*SUPPLIED DATA:*
* * *
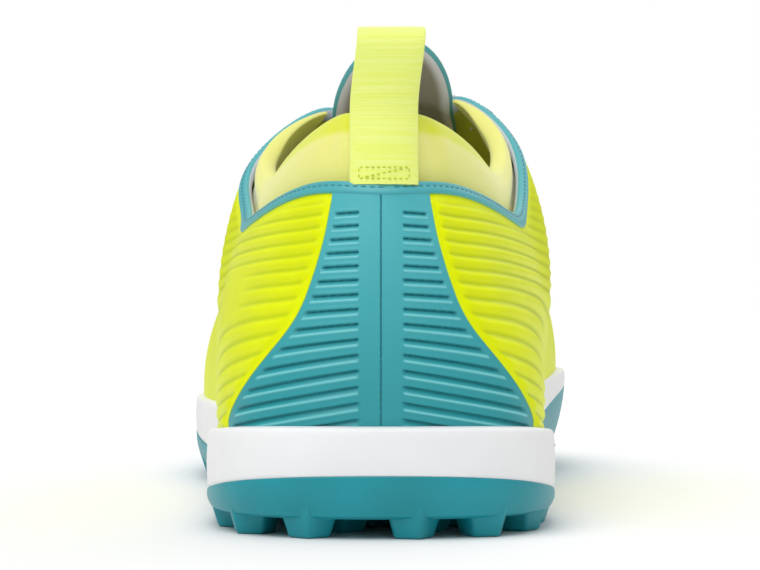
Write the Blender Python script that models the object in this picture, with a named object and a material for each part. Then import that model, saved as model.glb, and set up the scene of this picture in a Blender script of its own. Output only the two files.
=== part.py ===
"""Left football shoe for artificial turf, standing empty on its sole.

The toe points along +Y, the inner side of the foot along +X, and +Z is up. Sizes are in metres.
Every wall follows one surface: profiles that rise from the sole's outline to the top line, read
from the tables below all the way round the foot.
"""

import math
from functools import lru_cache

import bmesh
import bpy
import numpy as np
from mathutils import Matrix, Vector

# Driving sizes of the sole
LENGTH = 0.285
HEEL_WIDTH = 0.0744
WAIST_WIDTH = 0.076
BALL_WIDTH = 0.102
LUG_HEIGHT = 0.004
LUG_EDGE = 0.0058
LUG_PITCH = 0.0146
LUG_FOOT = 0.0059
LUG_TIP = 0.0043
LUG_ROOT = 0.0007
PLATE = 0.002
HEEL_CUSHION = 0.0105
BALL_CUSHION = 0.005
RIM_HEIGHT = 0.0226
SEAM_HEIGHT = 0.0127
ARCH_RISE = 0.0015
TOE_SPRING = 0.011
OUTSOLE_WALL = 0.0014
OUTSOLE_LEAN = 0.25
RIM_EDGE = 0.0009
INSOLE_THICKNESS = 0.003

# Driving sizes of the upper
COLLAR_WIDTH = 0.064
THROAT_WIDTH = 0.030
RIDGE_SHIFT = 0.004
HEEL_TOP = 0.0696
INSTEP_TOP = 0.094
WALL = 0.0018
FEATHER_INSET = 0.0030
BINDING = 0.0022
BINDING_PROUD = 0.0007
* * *
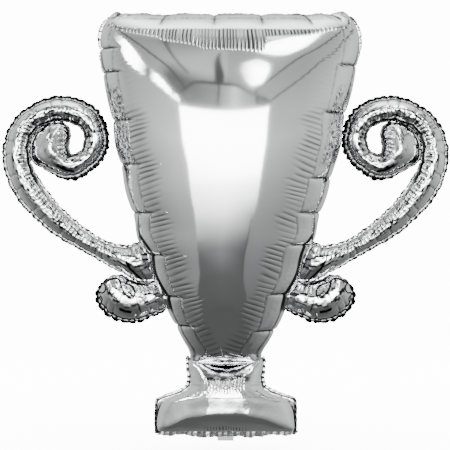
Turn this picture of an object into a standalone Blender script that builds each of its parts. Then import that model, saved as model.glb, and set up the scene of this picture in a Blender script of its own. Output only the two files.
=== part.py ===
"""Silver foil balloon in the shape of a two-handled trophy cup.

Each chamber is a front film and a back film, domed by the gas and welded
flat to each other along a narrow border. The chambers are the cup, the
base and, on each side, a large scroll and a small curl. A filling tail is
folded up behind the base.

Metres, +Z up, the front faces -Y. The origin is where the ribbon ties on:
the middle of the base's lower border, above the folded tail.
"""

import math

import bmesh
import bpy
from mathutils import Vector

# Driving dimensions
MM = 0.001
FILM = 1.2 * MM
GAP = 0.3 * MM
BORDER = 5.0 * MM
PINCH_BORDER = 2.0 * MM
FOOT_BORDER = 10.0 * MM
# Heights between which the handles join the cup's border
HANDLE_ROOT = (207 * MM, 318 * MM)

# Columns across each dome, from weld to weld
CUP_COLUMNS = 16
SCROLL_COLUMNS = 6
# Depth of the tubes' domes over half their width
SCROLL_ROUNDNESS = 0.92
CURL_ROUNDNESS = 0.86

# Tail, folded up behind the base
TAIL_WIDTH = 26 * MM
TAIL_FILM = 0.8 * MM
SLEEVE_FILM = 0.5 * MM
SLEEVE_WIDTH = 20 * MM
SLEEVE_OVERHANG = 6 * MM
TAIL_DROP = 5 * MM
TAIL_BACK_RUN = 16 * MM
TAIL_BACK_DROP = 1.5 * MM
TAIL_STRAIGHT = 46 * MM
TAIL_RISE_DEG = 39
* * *
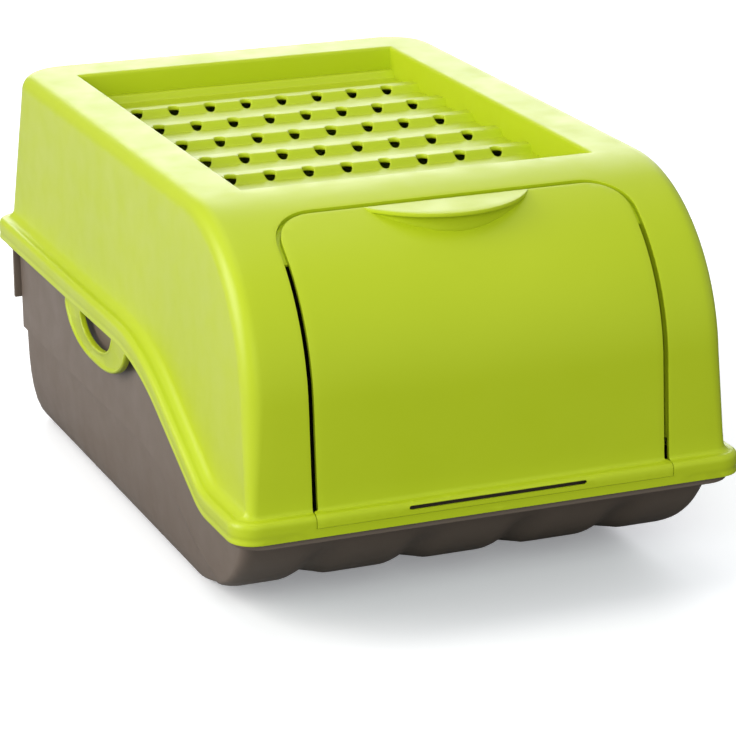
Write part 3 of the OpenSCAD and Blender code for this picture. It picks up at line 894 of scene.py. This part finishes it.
* * *
Reproduce verbatim the lines above, from the line with "Write the Blender" through the line with "BINDING_PROUD = 0.0007".

Write the Blender Python script that models the object in this picture, with a named object and a material for each part. Then import that model, saved as model.glb, and set up the scene of this picture in a Blender script of its own. Output only the two files.
=== part.py ===
"""Left football shoe for artificial turf, standing empty on its sole.

The toe points along +Y, the inner side of the foot along +X, and +Z is up. Sizes are in metres.
Every wall follows one surface: profiles that rise from the sole's outline to the top line, read
from the tables below all the way round the foot.
"""

import math
from functools import lru_cache

import bmesh
import bpy
import numpy as np
from mathutils import Matrix, Vector

# Driving sizes of the sole
LENGTH = 0.285
HEEL_WIDTH = 0.0744
WAIST_WIDTH = 0.076
BALL_WIDTH = 0.102
LUG_HEIGHT = 0.004
LUG_EDGE = 0.0058
LUG_PITCH = 0.0146
LUG_FOOT = 0.0059
LUG_TIP = 0.0043
LUG_ROOT = 0.0007
PLATE = 0.002
HEEL_CUSHION = 0.0105
BALL_CUSHION = 0.005
RIM_HEIGHT = 0.0226
SEAM_HEIGHT = 0.0127
ARCH_RISE = 0.0015
TOE_SPRING = 0.011
OUTSOLE_WALL = 0.0014
OUTSOLE_LEAN = 0.25
RIM_EDGE = 0.0009
INSOLE_THICKNESS = 0.003

# Driving sizes of the upper
COLLAR_WIDTH = 0.064
THROAT_WIDTH = 0.030
RIDGE_SHIFT = 0.004
HEEL_TOP = 0.0696
INSTEP_TOP = 0.094
WALL = 0.0018
FEATHER_INSET = 0.0030
BINDING = 0.0022
BINDING_PROUD = 0.0007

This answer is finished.